Spinning climate change

Have I Got a Planet for You!

A report from the UK-based Institute for Public Policy and Research (IPPR) revealed that people are “bored” by climate change.
Rather than being dismayed by this report, I’m bolstered. Bored? We can change bored. I have three kids who are routinely bored. I’m a freaking expert in bored.
If we can get climate change rebranded, if we can create a buzz around it, perhaps get it a Twitter account and a few endorsements, then climate change will be – at least for a day or two – the Next Best Thing.
Of course, we have a few hurdles to clear. For one thing, climate change is depressing. All that stuff about drought. Hurricanes. Having to give up ski holidays. Total downer.
People don’t want to hear about that. They want fun. They want cool (no pun intended). They want it served up in 140 characters or less.
For starters, climate change needs a new name. Would Megan Fox be hot if she was named Gladys Klanbakker? Of course not.
And look at the press that No Impact Man got. Simply because he didn’t wipe his butt for a year. It’s his name – that whole superhero thang.

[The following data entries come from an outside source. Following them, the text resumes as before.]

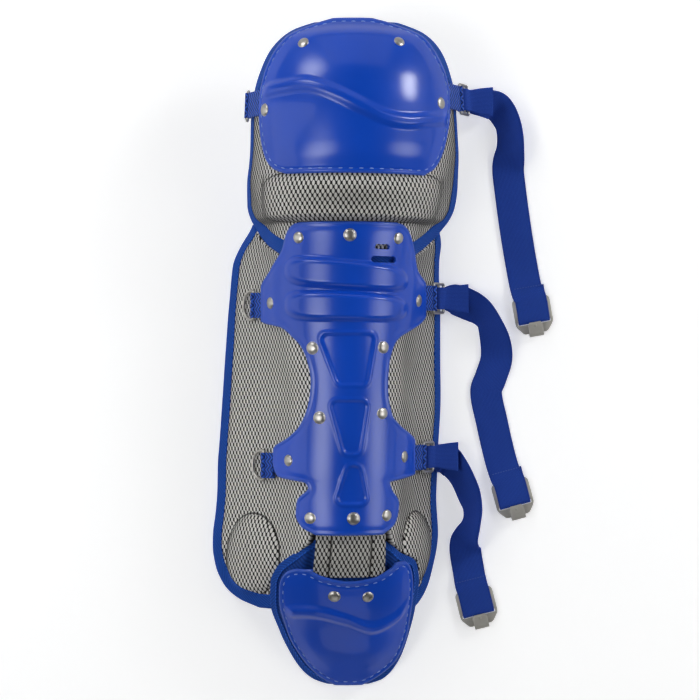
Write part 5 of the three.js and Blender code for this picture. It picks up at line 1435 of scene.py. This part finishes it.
class GUARD_OT_hooks(bpy.types.Operator):
    """Press the three hooks: a slotted plate and a tongue folded back over its face"""
    bl_idname = "guard.hooks"
    bl_label = "Hooks"

    def execute(self, context):
        w, up, down = PLATE / 2, 23.0, 13.0
        corners = [(-up, -w, 5.0), (down * 0.3, -w, 3.0), (down, -w * 0.62, 2.5),
                   (down, w * 0.62, 2.5), (down * 0.3, w, 3.0), (-up, w, 5.0)]
        outline = resample(self.rounded([np.array(c[:2]) for c in corners], [c[2] for c in corners]), 0.8)
        hole = np.array((NOSE + STRAP_T / 2 + 0.5, STRAP / 2 + 0.7))
        centre = np.array((hole[0] / 2, 0.0))
        ray = unit(outline - centre)
        reach = (hole / (2, 1) / np.maximum(np.abs(ray), 1e-9)).min(-1)
        inner = centre + ray * reach[:, None]
        h, e = PLATE_T / 2, 0.35
        upper = [(inner, h), (mix(inner, outline, 0.5), h), (outline - ray * e, h),
                 (outline - ray * e * 0.3, h - e * 0.3), (outline, h - e)]
        ring = upper + [(xy, -z) for xy, z in upper[::-1]]
        plate = np.stack([np.concatenate([xy, np.full((len(xy), 1), z)], -1) for xy, z in ring], 1)
        rise = 3.6
        c = PLATE_T / 2 + rise / 2
        q = np.radians(np.linspace(-90, 90, 15))
        side = np.concatenate([[(down - 3, 0.0)], np.stack([down + c * np.cos(q), c + c * np.sin(q)], -1),
                               np.linspace((down - 2, 2 * c + 0.1), (down - 11, 2 * c + 0.6), 5)])
        for key, (f, _) in RUNS.items():
            p = in_frame(f, plate[..., 0], plate[..., 1], plate[..., 2]).reshape(-1, 3)
            faces = cells(plate.shape[0], plate.shape[1], wrap_rows=True, wrap_cols=True)
            path = in_frame(f, side[:, 0], 0 * side[:, 0], side[:, 1])
            wide = np.broadcast_to(f["w"], path.shape)
            widths = np.concatenate([np.full(len(path) - 2, PLATE * 0.38), [PLATE * 0.36, PLATE * 0.30]])
            tp, tf, _, fans = carry(path, wide, widths, PLATE_T, 0.3, 5)
            fans = [tuple(i + len(p) for i in fan) for fan in fans]
            if volume(p - f["p"], faces) * volume(tp - f["p"], tf) < 0:
                faces = faces[:, ::-1]
            name = f"{key}_hook"
            faces = np.concatenate([faces, tf + len(p)])
            piece(name, np.concatenate([p, tp]), faces, finish("plate"), [name], "hook", fans=fans)
            middle = in_frame(f, [5.6], [0.0], [2 * c + 1.25])
            dot, faces = beads(middle, f["t"][None], f["n"][None], (3.0, 3.0, 0.9))
            piece(f"{key}_hook_dimple", dot, faces, finish("plate"), slot="hook")
        return {"FINISHED"}

    def rounded(self, corners, radii):
        """A closed outline whose corners are short curves between the points r before and after them."""
        out = []
        for k, (c, r) in enumerate(zip(corners, radii)):
            a, b = unit(corners[k - 1] - c), unit(corners[(k + 1) % len(corners)] - c)
            t = np.linspace(0, 1, 8)[:, None]
            out.append((1 - t) ** 2 * (c + a * r) + 2 * t * (1 - t) * c + t * t * (c + b * r))
        return np.concatenate(out)


class GUARD_PT_panel(bpy.types.Panel):
    """Colours, sizes and the steps that build the guard"""
    bl_idname = "GUARD_PT_panel"
    bl_label = "Leg Guard"
    bl_space_type = "VIEW_3D"
    bl_region_type = "UI"
    bl_category = "Leg Guard"

    def draw(self, context):
        for group in (context.scene.guard_finish, context.scene.guard_sizes):
            for key in group.__annotations__:
                self.layout.prop(group, key)
        for step in STEPS:
            self.layout.operator(step.bl_idname)


STEPS = (GUARD_OT_stage, GUARD_OT_pads, GUARD_OT_shells, GUARD_OT_rivets,
         GUARD_OT_webbing, GUARD_OT_rings, GUARD_OT_straps, GUARD_OT_hooks)
CLASSES = (GuardFinish, GuardSizes, *STEPS, GUARD_PT_panel)


def register():
    for one in CLASSES:
        bpy.utils.register_class(one)
    bpy.types.Scene.guard_finish = PointerProperty(type=GuardFinish)
    bpy.types.Scene.guard_sizes = PointerProperty(type=GuardSizes)


def unregister():
    del bpy.types.Scene.guard_finish
    del bpy.types.Scene.guard_sizes
    for one in reversed(CLASSES):
        bpy.utils.unregister_class(one)


def main():
    register()
    for step in STEPS:
        area, name = step.bl_idname.split(".")
        getattr(getattr(bpy.ops, area), name)()


if __name__ == "__main__":
    main()
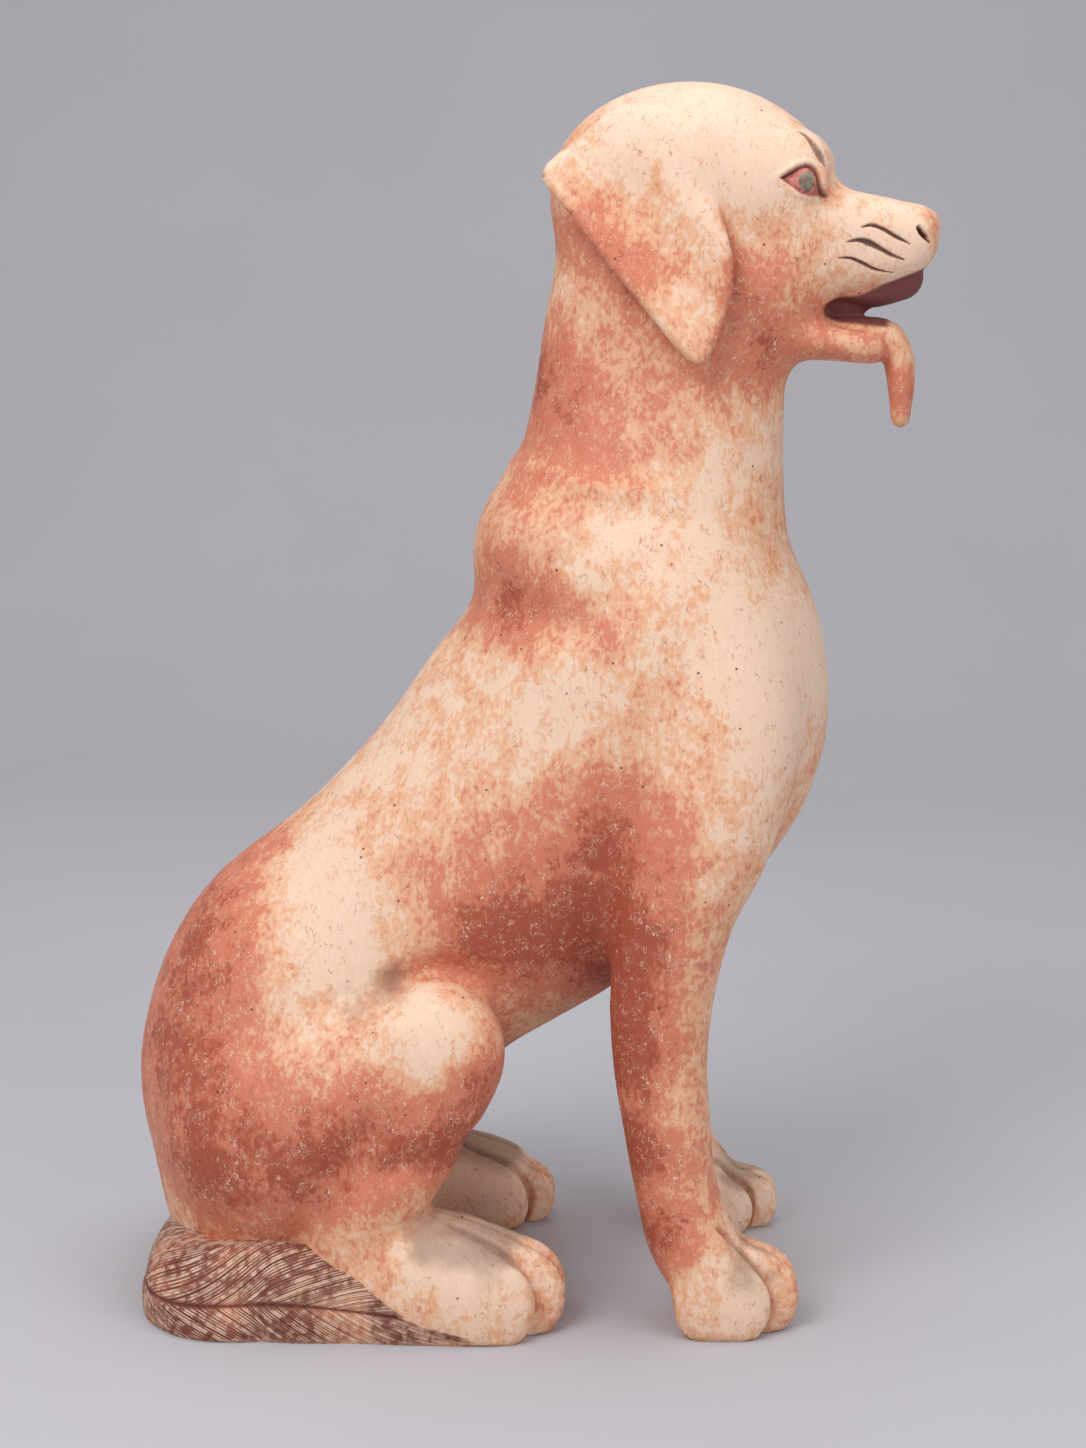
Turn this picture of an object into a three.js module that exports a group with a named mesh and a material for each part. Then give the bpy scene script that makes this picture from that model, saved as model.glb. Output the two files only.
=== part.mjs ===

I muse over “Schizoplanet” or “No Oxygen Ball”. But I settle on “Globat Sh*t-storm”, which pretty much sums it up. Besides, a look at the box-office receipts of apocalypic-type action movies reveals that people love this stuff. Maybe ever more so when it stars them!
I contact my friend Pete, who used to be a pharmaceutical rep (an endless source of shame for him), something he was very good at (more shame) to brainstorm.
“People are motivated by free stuff and contests,” he says simply. An idea takes shape. Together we come up with a plan to give away cars (hey, it worked for Oprah!) to those who work to fight climate change. “Battle the Global Sh*t-storm, win a Hummer” is our rallying cry.
Or how about a YouTube video featuring environmentalists waiting tables, driving buses, working construction… “Let’s make environmentalists get real jobs…,” the tagline would read. “…and stop bugging us.”
You could rally atheists and Palin supporters alike by asking them to “Stop the Global Sh*t-storm. God is damn well close enough.”
“End the Global Sh*t-storm and make me a liar,” Al Gore could demand, a satisfying prospect for many climate deniers.
“If you don’t fight the Global Sh*t-storm, you’ll get voted off the planet,” could run during episodes of Survivor.
Perhaps “A blue ball with no relief is never a good thing. Stop the Global Sh*t-storm.” Sponsored by Viagra?